To-day we came over a wretched road and a bridge with one arch broken and no parapet, and as Sergeant H. reported, ‘Bridge in a worse state, if possible, than last year; quite unsafe for the carriage.’ After we come in to camp, we generally all sit in front of the tents and drink tea. The gentlemen come and ask for a cup and talk over the disasters of the road, and it is rather a gossiping time; particularly when enlivened by Mr. S., who is always like a sharp contradictory character in a farce, but before he has had his breakfast he is perfectly rabid. To-day he began as usual.

‘How slowly you must have come.’

‘The road was so bad,’ I said.

‘Yes, so everybody chooses to say. I thought it the best road we have had, much better than any of C.’s famous smooth roads.’

‘Did you come safely over that bridge?’

‘What was to hinder me? I cannot think why people find fault with that bridge, one of the best bridges I ever saw.’

‘Except that it has a broken arch and no parapet,’ I suggested.

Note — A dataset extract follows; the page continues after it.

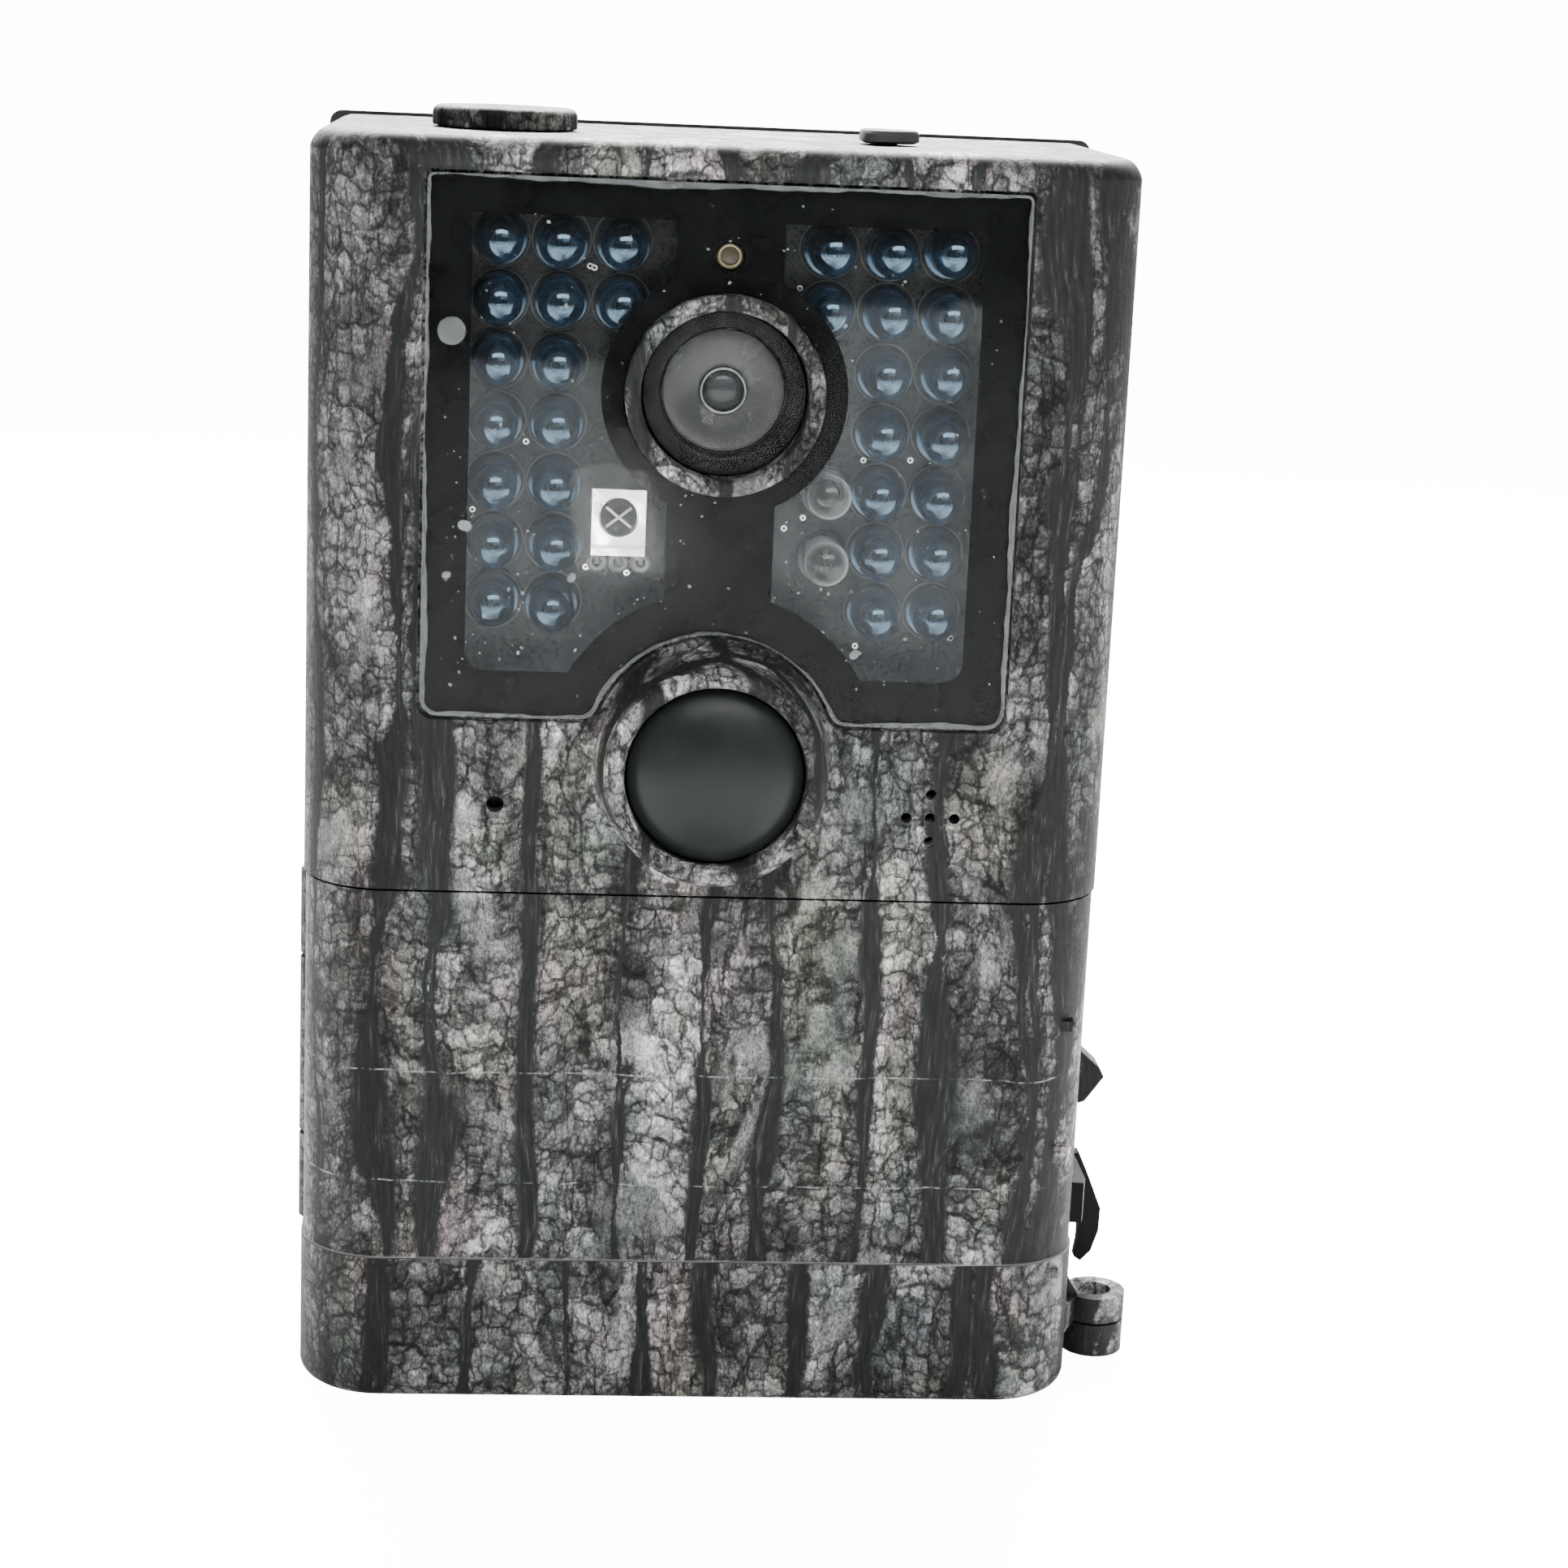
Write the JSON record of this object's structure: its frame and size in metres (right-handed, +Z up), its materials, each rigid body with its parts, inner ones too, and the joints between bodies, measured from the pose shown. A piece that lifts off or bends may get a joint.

‘Well! nobody wants to drive on a parapet. I think parapets are perfectly useless.’

Then C.’s palanquin went by, and as he was standing with us, Mr. S. took the opportunity of asking, ‘What wretches of children are those, I wonder?’ ‘Mine,’ said C., ‘or you would have had no pleasure in asking.’

It was such nonsense! Little ‘Missey C.’ is the smallest, prettiest little fairy I ever saw, and the pet of the whole camp; they are really beautiful children, and S. knew the palanquin perfectly. I told him at last he was just what our governess used to call ‘a child that had got out of bed the wrong way,’ and recommended his having his breakfast as soon as possible, and he owned, he thought it advisable himself.